Modeling code records:
────────────────────────────────────────

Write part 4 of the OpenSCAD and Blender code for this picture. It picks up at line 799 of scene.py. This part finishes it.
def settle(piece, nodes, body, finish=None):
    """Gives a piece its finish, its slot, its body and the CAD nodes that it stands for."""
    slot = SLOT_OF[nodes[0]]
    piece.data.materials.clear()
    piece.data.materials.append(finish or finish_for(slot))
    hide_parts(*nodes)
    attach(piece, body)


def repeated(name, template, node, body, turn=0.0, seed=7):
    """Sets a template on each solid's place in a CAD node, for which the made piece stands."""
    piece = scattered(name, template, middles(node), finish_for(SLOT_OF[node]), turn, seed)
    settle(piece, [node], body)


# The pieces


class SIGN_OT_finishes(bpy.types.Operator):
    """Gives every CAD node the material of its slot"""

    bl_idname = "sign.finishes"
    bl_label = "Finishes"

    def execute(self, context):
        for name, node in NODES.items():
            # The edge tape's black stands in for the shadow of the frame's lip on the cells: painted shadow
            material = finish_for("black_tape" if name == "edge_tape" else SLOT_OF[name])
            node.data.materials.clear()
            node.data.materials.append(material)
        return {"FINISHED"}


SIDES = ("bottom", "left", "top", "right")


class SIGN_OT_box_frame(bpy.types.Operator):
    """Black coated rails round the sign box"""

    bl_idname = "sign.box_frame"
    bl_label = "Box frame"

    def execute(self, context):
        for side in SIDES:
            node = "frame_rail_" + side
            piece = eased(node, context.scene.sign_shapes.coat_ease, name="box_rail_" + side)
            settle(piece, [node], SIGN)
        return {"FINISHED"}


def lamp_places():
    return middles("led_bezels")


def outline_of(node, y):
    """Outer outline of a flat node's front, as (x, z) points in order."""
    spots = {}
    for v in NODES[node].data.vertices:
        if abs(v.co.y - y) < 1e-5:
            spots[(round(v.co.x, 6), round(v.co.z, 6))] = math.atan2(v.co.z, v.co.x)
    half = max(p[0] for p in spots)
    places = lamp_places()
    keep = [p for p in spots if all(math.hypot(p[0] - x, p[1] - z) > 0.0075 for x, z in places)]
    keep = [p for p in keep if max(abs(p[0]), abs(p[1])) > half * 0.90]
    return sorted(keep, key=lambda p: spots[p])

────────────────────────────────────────

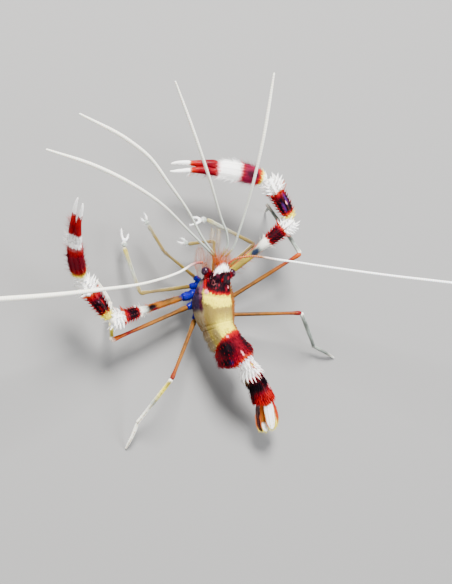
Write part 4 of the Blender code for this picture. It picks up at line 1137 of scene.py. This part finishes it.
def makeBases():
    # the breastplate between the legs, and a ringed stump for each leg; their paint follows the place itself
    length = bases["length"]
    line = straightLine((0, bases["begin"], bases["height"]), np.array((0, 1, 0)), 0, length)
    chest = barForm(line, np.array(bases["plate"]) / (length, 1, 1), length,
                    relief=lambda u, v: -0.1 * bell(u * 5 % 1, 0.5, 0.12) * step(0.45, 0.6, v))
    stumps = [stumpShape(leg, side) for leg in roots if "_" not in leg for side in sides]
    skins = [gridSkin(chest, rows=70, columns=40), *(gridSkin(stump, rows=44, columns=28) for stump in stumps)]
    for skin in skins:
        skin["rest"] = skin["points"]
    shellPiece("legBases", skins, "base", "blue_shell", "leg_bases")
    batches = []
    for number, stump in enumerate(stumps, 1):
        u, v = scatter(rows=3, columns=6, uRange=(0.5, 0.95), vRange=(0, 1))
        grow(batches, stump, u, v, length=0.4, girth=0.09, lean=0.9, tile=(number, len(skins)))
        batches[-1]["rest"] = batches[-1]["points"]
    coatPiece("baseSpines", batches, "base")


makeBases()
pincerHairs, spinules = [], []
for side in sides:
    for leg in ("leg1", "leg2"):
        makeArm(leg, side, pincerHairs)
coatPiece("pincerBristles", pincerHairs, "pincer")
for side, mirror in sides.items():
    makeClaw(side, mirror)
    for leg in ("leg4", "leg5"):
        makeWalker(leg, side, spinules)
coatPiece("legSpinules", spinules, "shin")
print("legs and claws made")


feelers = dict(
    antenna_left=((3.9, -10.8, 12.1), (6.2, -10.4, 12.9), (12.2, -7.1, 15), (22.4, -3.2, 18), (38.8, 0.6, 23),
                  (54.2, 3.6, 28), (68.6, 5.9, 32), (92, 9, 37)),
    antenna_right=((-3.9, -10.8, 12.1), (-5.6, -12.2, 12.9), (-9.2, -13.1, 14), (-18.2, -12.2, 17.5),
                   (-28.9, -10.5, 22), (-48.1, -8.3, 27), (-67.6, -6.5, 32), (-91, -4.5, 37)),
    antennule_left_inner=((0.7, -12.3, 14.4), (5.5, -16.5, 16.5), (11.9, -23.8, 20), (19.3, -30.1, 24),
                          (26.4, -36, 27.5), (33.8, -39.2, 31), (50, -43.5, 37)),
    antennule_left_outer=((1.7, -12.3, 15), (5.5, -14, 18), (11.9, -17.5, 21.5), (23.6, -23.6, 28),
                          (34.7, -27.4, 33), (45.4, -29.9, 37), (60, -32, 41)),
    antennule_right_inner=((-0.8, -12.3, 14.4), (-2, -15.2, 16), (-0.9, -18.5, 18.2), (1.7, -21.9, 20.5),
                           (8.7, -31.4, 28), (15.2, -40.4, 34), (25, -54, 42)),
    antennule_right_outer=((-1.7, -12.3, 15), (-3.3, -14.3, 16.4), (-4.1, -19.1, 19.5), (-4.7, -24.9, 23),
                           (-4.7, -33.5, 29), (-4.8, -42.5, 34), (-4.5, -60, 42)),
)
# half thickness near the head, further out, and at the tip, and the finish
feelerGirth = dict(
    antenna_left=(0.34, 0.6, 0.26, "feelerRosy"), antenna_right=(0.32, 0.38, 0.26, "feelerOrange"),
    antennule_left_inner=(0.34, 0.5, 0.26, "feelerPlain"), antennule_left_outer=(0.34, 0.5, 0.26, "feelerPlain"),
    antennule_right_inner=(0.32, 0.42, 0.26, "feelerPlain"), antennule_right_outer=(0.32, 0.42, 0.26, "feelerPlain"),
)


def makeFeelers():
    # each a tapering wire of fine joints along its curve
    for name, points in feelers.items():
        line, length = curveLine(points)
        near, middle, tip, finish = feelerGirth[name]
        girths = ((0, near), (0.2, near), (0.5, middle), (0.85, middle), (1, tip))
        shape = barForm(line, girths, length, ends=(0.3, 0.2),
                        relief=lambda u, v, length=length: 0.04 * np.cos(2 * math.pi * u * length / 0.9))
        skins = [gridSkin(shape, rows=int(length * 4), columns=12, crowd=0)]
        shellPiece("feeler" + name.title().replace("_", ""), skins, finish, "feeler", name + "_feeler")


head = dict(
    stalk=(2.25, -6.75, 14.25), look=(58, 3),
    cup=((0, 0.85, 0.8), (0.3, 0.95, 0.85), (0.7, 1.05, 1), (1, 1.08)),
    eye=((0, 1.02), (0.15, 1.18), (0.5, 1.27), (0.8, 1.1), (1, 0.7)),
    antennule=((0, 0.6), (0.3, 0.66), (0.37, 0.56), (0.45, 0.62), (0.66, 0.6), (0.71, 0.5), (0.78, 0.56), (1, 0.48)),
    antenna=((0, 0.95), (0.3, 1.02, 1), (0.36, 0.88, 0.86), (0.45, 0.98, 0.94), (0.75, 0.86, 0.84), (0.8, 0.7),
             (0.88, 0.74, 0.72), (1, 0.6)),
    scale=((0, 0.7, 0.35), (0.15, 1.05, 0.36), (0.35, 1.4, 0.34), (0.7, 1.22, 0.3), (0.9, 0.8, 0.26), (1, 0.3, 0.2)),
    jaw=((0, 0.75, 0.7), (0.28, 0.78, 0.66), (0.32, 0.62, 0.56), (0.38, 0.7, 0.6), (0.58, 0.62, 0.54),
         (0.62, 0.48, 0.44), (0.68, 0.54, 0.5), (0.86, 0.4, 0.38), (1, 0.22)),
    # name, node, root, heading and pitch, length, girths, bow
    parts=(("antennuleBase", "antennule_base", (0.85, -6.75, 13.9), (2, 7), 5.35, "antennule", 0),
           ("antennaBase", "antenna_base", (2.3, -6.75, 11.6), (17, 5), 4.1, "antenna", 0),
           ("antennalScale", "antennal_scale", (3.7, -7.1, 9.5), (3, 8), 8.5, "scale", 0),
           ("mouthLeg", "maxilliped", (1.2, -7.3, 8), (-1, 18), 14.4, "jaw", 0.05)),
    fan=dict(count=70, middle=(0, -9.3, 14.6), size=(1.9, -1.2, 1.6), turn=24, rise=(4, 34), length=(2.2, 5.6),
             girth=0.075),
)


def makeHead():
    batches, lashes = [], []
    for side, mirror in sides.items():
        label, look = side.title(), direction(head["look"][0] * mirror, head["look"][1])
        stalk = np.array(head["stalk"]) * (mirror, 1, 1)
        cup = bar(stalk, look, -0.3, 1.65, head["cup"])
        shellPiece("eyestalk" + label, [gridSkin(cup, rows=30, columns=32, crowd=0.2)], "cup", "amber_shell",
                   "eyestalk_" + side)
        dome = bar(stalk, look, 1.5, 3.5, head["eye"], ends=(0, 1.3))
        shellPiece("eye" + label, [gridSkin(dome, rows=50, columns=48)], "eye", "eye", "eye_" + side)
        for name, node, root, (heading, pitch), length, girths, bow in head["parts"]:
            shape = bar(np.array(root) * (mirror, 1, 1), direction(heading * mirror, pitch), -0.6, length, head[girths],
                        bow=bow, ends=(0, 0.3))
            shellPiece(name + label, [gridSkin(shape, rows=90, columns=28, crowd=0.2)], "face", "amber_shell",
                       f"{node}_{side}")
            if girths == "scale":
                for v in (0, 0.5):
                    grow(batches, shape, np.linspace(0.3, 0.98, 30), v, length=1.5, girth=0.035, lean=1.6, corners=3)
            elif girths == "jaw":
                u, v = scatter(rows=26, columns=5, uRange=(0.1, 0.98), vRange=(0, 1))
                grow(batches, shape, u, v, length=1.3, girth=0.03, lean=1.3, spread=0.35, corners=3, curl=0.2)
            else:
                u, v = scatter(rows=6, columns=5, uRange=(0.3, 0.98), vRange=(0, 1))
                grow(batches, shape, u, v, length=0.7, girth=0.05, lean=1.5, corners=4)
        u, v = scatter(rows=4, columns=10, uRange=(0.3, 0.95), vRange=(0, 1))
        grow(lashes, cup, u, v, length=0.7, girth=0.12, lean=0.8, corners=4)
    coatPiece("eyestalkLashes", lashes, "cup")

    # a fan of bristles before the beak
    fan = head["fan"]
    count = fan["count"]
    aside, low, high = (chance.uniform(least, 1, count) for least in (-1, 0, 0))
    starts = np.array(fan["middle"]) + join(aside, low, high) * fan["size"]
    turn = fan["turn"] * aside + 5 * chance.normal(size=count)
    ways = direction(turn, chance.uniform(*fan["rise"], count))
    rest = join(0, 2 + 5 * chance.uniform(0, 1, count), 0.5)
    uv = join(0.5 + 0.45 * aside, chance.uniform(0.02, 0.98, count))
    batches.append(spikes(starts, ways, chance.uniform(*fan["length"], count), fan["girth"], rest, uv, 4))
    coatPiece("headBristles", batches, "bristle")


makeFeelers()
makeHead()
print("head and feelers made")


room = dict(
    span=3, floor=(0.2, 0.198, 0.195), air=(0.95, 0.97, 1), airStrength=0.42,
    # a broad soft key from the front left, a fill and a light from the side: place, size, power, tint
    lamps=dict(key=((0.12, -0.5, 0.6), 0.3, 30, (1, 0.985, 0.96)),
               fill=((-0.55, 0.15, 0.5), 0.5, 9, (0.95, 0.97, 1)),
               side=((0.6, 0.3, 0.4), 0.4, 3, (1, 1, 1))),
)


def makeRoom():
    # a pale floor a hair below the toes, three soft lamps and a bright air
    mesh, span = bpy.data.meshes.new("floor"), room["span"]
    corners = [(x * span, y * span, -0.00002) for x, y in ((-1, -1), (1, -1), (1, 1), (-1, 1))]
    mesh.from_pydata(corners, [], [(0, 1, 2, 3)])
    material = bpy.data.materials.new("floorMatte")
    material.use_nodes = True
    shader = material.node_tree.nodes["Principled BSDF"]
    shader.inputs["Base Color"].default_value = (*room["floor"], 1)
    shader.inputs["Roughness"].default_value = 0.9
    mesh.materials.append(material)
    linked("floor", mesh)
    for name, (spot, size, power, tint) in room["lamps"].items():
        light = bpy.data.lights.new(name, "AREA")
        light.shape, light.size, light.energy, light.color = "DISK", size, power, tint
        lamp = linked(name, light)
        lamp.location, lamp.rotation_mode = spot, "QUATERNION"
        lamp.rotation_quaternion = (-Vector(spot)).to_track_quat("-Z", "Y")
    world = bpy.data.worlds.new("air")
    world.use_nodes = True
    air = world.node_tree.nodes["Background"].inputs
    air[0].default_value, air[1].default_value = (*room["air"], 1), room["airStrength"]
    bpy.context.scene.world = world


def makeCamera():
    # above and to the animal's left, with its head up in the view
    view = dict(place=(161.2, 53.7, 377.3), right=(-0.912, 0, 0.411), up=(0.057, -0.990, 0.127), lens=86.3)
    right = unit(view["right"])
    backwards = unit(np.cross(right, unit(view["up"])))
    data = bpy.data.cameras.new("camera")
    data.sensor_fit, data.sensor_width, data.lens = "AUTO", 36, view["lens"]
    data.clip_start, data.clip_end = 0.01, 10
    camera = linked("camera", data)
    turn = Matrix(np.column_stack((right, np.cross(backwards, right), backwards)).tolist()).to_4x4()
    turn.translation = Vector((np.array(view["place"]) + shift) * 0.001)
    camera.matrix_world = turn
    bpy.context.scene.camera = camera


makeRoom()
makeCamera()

────────────────────────────────────────

Set task » Transcribe precisely the lines between the one that contains "attach(piece, body)" and the one that contains "every CAD node", counting those two lines as part of the range.

Response »
    attach(piece, body)


def repeated(name, template, node, body, turn=0.0, seed=7):
    """Sets a template on each solid's place in a CAD node, for which the made piece stands."""
    piece = scattered(name, template, middles(node), finish_for(SLOT_OF[node]), turn, seed)
    settle(piece, [node], body)


# The pieces


class SIGN_OT_finishes(bpy.types.Operator):
    """Gives every CAD node the material of its slot"""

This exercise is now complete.